Of course, the burden of responsibility for alleviating problems with cell phone signals can be placed on a cell phone carrier as well as a handset manufacturer, and Apple's initial response to "Antennagate" asserted that its only mistake was a "simple and surprising" software flaw that displayed more bars of reception than actually existed, bars which disappeared with the antenna "death grip," subtly suggesting that maybe the real problem was with the partner carrier, not Apple. In the U.S., the iPhone is available exclusively on AT&T's network, a carrier with service that has been much maligned by iPhone owners--just look at how giddy iPhone fans become in sync with the ebb and flow of rumors that the iPhone may be available on Verizon soon.

The controversy is made even noisier by the fact that Consumer Reports, the influential publication that said earlier this month that the antenna issue with the iPhone 4 was enough for it to recommend purchasing the lower-end iPhone 3GS instead, was actually reversing a previous assertion in the process. Fewer than two weeks earlier, Consumer Reports had said that antenna issues were, in fact, a regular occurrence in the handset world.

"Indeed, all cell phones, from the mightiest smartphones to the most basic flip models, must consistently overcome a major communication obstacle: you," a Consumer Reports blog post explained on July 2.

"RIM in particular has said that it's a leader in antenna design and that it has taken steps to avoid the kind of issues that the iPhone is facing and has avoided the kind of antenna designs used on the iPhone 4 in favor of ones that are more resilient to this kind of interference," said Ross Rubin, an analyst with market research firm NPD Group, to CNET on Monday. "They don't say in their statement that RIM devices are immune to signal degradation due to physical contact."

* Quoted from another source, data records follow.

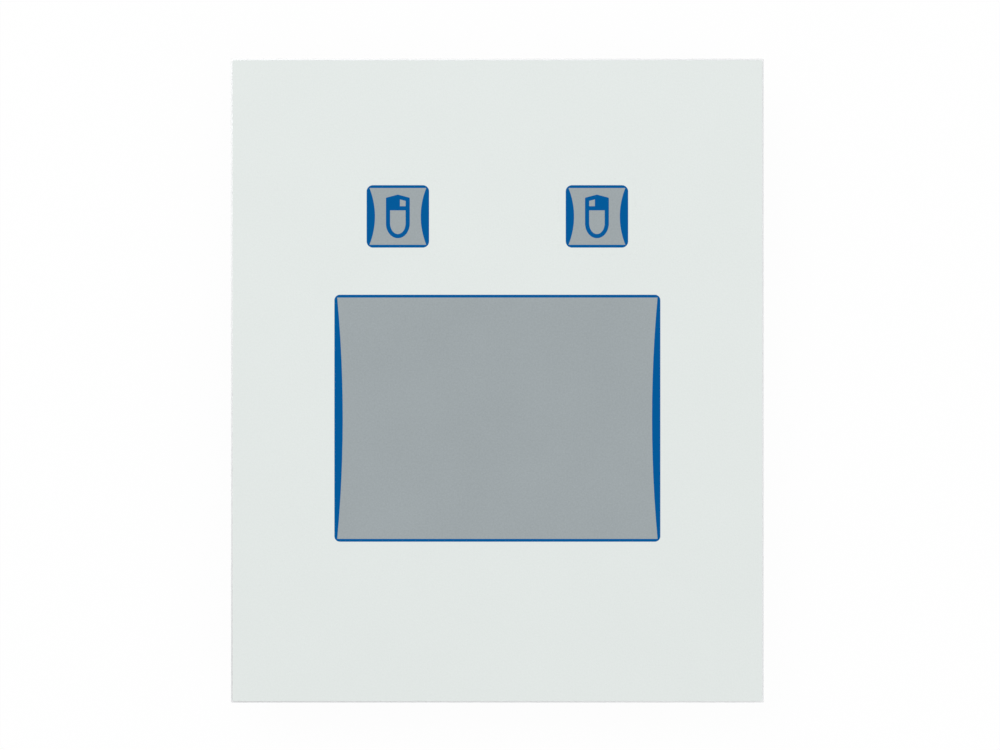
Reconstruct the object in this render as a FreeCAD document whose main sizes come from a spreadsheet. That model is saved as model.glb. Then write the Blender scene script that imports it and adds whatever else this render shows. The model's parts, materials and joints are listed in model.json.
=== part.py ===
import FreeCAD, Part
import Sketcher
import math
import os
import re

# A touchpad module that is built into a panel: a printed film on an aluminium front plate, a touch
# sensor behind the grey field, two short-travel keys above it, and the electronics in a rear cover.
# Millimetres. The origin is under the middle of the rear cover, +Z points out of the touch surface,
# +Y points from the touch field to the keys.

SIZES = {
    # Front plate and film
    "panel_width": 106.3,  # front plate, left to right
    "panel_height": 128.5,  # front plate, bottom to top
    "plate_thickness": 3.0,  # aluminium sheet
    "plate_corner": 0.3,  # radius of the broken corners
    "film_thickness": 0.25,  # polyester film
    "film_inset": 0.35,  # film's edge inside the plate's edge
    "adhesive_thickness": 0.15,  # adhesive between film and plate
    "adhesive_inset": 0.4,  # adhesive's edge inside the film's edge
    "ink_thickness": 0.05,  # printed areas, flush with the film
    # Touch field
    "field_width": 65.0,  # outside of the blue outline
    "field_height": 49.25,  # outside of the blue outline
    "field_drop": 7.5,  # centre below the panel's centre
    "field_corner": 1.1,  # outer corner radius
    "line_width": 0.56,  # blue outline of field and keys
    "side_bow": 1.1,  # how far the blue sides swell to the inside
    # Keys
    "key_width": 12.45,  # side of the printed square
    "key_corner": 1.25,  # outer corner radius
    "key_spacing": 39.7,  # centre to centre
    "key_rise": 32.75,  # centres above the panel's centre
    "key_travel": 0.4,  # full stroke
    "key_overtravel": 0.2,  # room left under a pressed key
    "key_film_gap": 0.1,  # slit round the moving square
    "plunger_inset": 0.15,  # plunger's edge inside the key's edge
    "plunger_thickness": 1.15,  # head of the plunger
    "flex_margin": 2.25,  # free film round the plunger
    "pocket_corner": 2.0,  # corner radius of the plate's pocket
    "guide_diameter": 7.0,  # bore that guides the plunger
    "guide_clearance": 0.05,  # radial play of the plunger in it
    # Mouse pictogram
    "mouse_width": 4.75,  # outside
    "mouse_height": 8.7,  # outside
    "mouse_stroke": 0.83,  # line
    "mouse_gable": 0.62,  # rise of the pointed top
    "mouse_shoulder": 0.25,  # radius where the pointed top meets the sides
    "mouse_tail": 2.97,  # height of the rounded lower end
    "mouse_bar_rise": 1.2,  # cross bar's lower edge above the centre
    # Tact switches
    "switch_height": 5.0,  # board to the top of the stem
    "switch_side": 6.0,  # square base
    "switch_base_height": 3.3,  # plastic base
    "switch_floor": 1.0,  # under the dome
    "switch_cavity": 5.0,  # bore of the base
    "switch_cover_thickness": 0.2,  # metal cover
    "switch_cover_inset": 0.05,  # cover's edge inside the base's edge
    "switch_stem_diameter": 3.5,  # round stem
    "switch_stem_clearance": 0.15,  # stem to cover, radial
    "switch_flange_diameter": 4.4,  # flange that holds the stem in
    "switch_flange_thickness": 0.8,  # flange
    "nib_diameter": 1.0,  # tip on the dome
    "dome_radius": 2.2,  # snap dome, inside of its foot
    "dome_height": 0.6,  # snap dome, inside
    "dome_thickness": 0.12,  # snap dome, sheet
    "dome_bulge": 0.12,  # how far the dome's side stands out of a straight cone
    "stake_diameter": 0.8,  # rivet posts of the base
    "stake_inset": 0.6,  # rivet centres inside the base's edge
    "stake_height": 0.25,  # rivet heads above the cover
    "stake_clearance": 0.1,  # rivet to cover, radial
    "terminal_width": 0.7,  # solder pins
    "terminal_thickness": 0.3,  # solder pins
    "terminal_pitch": 4.5,  # pins along one side
    "terminal_rise": 1.0,  # pins above the board
    "terminal_stub": 1.0,  # pins behind the board
    "terminal_hole": 1.0,  # board hole for a pin
    # Touch sensor
    "sensor_thickness": 1.0,  # sensor board
    "sensor_corner": 1.0,  # corner radius
    "window_gap": 0.2,  # sensor board to the plate's window
    "foam_inset": 2.0,  # foam's edge inside the sensor board's edge
    "foam_gap": 0.6,  # foam round the parts
    "backing_thickness": 1.0,  # backing plate
    "backing_overlap": 5.0,  # backing plate beyond the window
    "backing_corner": 2.0,  # corner radius
    "backing_screw_diameter": 2.0,  # thread
    "backing_screw_head": 3.8,  # pan head
    "backing_screw_head_height": 1.3,  # pan head
    "backing_screw_grip": 2.0,  # thread in the front plate
    "touch_chip_side": 7.0,  # touch controller
    "touch_chip_height": 0.9,  # touch controller
    "touch_chip_x": -14.0,  # from the field's centre
    "touch_chip_y": -3.0,  # from the field's centre
    # Flat cable
    "cable_width": 5.5,  # ten ways
    "cable_thickness": 0.3,  # with its stiffener
    "cable_insertion": 2.5,  # inside each socket
    "cable_run": 1.2,  # straight, from socket to bend
    "cable_bend_gap": 0.6,  # bend to the window's edge
    "cable_slot_gap": 0.1,  # cable to socket
    "cable_side_gap": 1.0,  # cable to the slot in the backing plate
    "socket_width": 9.4,  # flat-cable socket
    "socket_depth": 4.2,  # flat-cable socket
    "socket_height": 1.6,  # flat-cable socket
    # Controller board
    "board_overlap": 0.3,  # board's sides beyond the backing plate's sides
    "board_height": 98.0,  # bottom to top
    "board_thickness": 1.6,  # glass-fibre board
    "board_corner": 2.0,  # corner radius
    "board_margin": 1.5,  # board's edge to the cover's wall
    "usb_chip_side": 7.0,  # USB controller
    "usb_chip_height": 1.4,  # USB controller
    "usb_chip_x": 18.0,  # from the panel's centre
    "usb_chip_y": 12.0,  # from the panel's centre
    "crystal_length": 11.2,  # clock crystal
    "crystal_width": 4.6,  # clock crystal
    "crystal_height": 3.5,  # clock crystal
    "crystal_corner": 2.2,  # rounded ends
    "crystal_x": 0.0,  # from the panel's centre
    "crystal_y": 12.0,  # from the panel's centre
    "regulator_length": 6.5,  # voltage regulator
    "regulator_width": 3.5,  # voltage regulator
    "regulator_height": 1.6,  # voltage regulator
    "regulator_x": 18.0,  # from the panel's centre
    "regulator_y": 25.0,  # from the panel's centre
    "small_part_length": 1.6,  # chip capacitors and resistors
    "small_part_width": 0.8,  # chip capacitors and resistors
    "small_part_height": 0.7,  # chip capacitors and resistors
    "small_part_gap": 0.9,  # to the chip that they serve
    "small_part_pitch": 2.2,  # one to the next
    # Rear cover and spacers
    "cover_sheet": 1.5,  # folded steel sheet
    "cover_corner": 3.0,  # upright corners, outside
    "cover_bend": 2.0,  # fold along the base, outside
    "rear_space": 5.5,  # room between the board and the cover
    "spacer_across": 5.0,  # hexagon, across flats
    "spacer_inset": 3.0,  # centres inside the board's edge
    "spacer_thread": 2.5,  # thread of spacers and cover screws
    "spacer_stud_length": 4.0,  # stud that goes through the board
    "spigot_diameter": 3.5,  # spacer's end pressed into the plate
    "spigot_depth": 1.5,  # spacer's end pressed into the plate
    "press_gap": 0.02,  # radial, pressed-in ends
    "thread_gap": 0.03,  # radial, in threads
    "hole_clearance": 0.1,  # radial, screws and studs in holes
    "thread_runout": 0.5,  # bore left free beyond a thread
    "cover_screw_head": 4.7,  # countersunk head
    "cover_screw_length": 6.0,  # whole length
    "cover_screw_socket": 1.5,  # hexagon recess, across flats
    "cover_screw_socket_depth": 0.9,  # hexagon recess
    # Gasket and studs
    "gasket_gap": 1.5,  # cover's wall to the gasket
    "gasket_width": 4.0,  # sealing band
    "gasket_thickness": 1.0,  # cellular rubber
    "gasket_corner": 4.0,  # inner corner radius
    "stud_inset_x": 4.89,  # centres inside the plate's side edges
    "stud_inset_y": 3.0,  # centres inside the plate's upper and lower edges
    "stud_diameter": 3.0,  # thread
    "stud_length": 10.0,  # behind the plate
    "stud_head": 4.6,  # pressed-in head
    "stud_head_depth": 1.5,  # pressed-in head
    "stud_chamfer": 0.4,  # free end
    # USB socket
    "usb_offset": 18.0,  # right of the middle
    "usb_width": 7.7,  # shell, outside
    "usb_height": 3.9,  # shell, outside
    "usb_length": 9.2,  # shell, outside
    "usb_chamfer": 0.9,  # slanted corners of the shell
    "usb_sheet": 0.3,  # shell's sheet
    "usb_setback": 0.3,  # mouth behind the cover's outer face
    "usb_opening_gap": 0.4,  # shell to the opening in the cover
    "usb_block_length": 3.0,  # plastic behind the tongue
    "usb_block_gap": 0.05,  # plastic to the shell
    "tongue_width": 4.6,  # plastic tongue
    "tongue_thickness": 1.2,  # plastic tongue
    "tongue_setback": 1.2,  # tip behind the mouth
    "contact_width": 0.35,  # spring contact
    "contact_thickness": 0.12,  # spring contact
    "contact_pitch": 0.8,  # one to the next
    "contact_setback": 0.4,  # contact behind the tongue's tip
}

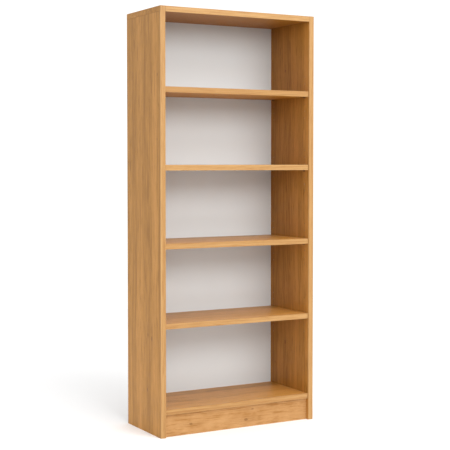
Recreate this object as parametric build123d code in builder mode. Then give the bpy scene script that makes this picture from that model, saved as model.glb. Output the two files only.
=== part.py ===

So to some extent, Apple's rivals may be trying to save face, too. The result, at least for now, is an increasingly nasty war of words over whether there's a problem for everyone or a problem for no one--and a bunch of free rubber bumpers.

"You can reconcile the statements that Apple and its competitors are making if you accept that other competitive handsets may indeed be more resilient to this kind of interference, yet not immune when the right conditions are applied," Rubin said.

This post was updated at 10:01 a.m. with comment from Ross Rubin.